• **Problem statement**
Of all the lines here, how many include the string "before"? Answer with the number only.

==== Source data

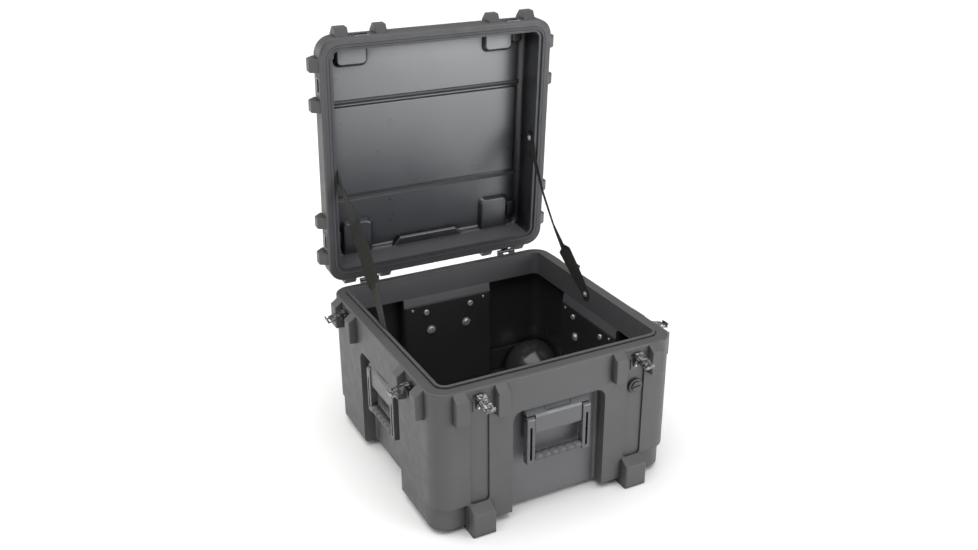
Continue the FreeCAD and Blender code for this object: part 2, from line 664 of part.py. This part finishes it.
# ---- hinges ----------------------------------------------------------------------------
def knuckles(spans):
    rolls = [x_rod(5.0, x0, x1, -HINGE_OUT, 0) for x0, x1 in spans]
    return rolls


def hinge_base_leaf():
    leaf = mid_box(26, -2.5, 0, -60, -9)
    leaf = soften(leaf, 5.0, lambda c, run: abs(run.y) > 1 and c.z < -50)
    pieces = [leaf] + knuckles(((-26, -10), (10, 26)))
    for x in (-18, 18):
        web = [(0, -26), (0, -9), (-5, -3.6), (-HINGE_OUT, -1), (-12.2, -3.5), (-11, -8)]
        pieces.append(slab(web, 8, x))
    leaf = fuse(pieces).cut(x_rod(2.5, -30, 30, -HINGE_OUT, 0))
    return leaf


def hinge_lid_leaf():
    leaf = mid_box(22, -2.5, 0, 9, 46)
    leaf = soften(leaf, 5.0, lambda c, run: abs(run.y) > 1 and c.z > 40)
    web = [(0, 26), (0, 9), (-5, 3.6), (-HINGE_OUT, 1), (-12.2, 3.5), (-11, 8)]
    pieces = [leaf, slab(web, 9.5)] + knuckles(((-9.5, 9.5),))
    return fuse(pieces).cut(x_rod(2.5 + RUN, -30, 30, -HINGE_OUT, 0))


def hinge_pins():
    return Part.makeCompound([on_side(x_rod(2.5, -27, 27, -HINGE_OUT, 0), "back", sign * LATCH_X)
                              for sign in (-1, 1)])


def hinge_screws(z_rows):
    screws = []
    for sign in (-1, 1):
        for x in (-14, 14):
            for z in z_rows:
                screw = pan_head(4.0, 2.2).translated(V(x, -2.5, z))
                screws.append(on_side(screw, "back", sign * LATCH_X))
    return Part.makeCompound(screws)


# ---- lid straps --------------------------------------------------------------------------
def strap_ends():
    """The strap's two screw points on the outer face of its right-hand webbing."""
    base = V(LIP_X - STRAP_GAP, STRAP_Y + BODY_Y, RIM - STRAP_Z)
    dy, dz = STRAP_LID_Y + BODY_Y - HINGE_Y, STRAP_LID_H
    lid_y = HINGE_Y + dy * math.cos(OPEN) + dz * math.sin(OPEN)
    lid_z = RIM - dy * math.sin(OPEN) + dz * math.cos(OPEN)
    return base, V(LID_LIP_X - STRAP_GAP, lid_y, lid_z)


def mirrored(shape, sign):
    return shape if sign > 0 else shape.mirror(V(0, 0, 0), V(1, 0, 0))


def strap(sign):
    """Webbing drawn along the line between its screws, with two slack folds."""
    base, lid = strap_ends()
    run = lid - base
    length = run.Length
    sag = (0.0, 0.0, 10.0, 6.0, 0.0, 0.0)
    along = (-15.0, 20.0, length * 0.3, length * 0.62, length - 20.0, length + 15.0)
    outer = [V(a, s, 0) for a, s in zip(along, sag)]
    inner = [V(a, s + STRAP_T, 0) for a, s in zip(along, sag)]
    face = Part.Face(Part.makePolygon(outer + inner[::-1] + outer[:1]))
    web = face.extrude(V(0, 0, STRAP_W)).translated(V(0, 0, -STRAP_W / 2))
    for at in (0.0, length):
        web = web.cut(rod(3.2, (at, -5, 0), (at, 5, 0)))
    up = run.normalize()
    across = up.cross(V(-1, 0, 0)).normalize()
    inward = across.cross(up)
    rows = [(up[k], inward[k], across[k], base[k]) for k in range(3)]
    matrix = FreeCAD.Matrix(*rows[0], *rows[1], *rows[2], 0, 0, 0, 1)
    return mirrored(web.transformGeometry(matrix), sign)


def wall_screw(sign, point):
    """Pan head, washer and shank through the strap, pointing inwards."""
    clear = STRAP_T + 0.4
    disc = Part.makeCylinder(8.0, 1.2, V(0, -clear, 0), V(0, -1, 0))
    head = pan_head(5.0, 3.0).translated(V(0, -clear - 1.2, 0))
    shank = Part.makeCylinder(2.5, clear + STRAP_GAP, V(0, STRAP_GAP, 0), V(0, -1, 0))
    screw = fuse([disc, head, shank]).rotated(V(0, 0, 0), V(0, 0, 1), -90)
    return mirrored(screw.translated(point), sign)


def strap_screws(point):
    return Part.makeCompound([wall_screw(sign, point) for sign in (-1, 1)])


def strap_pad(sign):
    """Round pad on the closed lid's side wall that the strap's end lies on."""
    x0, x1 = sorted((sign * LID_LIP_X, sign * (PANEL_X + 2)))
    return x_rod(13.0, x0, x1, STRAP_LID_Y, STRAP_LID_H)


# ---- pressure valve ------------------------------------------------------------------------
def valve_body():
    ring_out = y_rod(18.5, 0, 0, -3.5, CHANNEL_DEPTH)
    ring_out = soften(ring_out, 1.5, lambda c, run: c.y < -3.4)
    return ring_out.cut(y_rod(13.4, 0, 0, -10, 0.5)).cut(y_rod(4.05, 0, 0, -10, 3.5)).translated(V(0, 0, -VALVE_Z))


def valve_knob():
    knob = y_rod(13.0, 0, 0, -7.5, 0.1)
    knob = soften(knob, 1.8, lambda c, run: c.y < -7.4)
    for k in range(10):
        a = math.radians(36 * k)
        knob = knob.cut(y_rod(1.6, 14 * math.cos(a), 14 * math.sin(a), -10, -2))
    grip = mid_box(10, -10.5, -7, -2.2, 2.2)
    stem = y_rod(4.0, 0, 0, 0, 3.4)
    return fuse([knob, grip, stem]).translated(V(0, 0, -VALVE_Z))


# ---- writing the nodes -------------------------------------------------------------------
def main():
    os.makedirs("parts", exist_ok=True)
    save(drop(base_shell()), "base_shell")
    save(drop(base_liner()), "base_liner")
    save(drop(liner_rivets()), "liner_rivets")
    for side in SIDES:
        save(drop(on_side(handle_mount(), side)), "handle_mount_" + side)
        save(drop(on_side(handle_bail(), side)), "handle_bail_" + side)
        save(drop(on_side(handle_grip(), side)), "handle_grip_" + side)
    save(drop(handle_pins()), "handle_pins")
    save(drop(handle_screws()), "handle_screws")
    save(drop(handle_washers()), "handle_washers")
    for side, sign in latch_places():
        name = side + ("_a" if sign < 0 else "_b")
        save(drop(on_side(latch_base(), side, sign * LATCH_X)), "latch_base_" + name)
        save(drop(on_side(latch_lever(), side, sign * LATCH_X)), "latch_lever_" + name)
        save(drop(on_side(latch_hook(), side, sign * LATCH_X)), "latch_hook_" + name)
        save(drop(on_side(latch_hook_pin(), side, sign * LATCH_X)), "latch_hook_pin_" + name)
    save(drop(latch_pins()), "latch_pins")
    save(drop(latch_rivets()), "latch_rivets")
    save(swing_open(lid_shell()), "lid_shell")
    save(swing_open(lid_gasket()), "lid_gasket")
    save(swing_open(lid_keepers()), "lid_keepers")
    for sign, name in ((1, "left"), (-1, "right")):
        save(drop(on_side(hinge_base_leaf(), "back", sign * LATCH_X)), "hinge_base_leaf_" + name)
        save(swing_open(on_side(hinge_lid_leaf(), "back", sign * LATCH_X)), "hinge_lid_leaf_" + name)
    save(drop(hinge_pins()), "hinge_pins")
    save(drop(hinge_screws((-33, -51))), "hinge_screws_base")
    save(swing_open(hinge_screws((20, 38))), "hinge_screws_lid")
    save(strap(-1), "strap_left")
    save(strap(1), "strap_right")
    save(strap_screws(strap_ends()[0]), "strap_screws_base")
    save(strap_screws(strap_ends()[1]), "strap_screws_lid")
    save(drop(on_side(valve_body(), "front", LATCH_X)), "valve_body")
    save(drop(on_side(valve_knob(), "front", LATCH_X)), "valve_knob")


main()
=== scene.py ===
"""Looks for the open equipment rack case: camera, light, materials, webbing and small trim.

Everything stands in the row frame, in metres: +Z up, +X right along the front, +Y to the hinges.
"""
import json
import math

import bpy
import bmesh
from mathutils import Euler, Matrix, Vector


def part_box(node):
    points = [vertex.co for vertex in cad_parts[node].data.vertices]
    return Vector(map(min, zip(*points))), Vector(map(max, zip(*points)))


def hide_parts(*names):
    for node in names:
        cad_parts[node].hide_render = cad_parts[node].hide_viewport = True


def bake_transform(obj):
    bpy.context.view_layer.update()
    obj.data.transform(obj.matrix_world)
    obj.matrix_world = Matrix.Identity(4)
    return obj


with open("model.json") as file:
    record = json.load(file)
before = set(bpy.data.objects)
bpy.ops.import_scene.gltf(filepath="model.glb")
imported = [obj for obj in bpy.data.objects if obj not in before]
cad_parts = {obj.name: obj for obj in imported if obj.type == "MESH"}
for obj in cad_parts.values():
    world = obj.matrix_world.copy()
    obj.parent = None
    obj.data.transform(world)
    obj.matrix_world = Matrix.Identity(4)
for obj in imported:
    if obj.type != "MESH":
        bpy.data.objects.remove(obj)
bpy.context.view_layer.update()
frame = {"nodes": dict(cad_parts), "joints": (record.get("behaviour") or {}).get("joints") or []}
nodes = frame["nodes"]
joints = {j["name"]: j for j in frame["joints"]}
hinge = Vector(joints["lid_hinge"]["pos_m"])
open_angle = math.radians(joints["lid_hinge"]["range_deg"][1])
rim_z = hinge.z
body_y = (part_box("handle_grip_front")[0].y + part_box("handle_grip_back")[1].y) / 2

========

• **Answer to this exercise**
2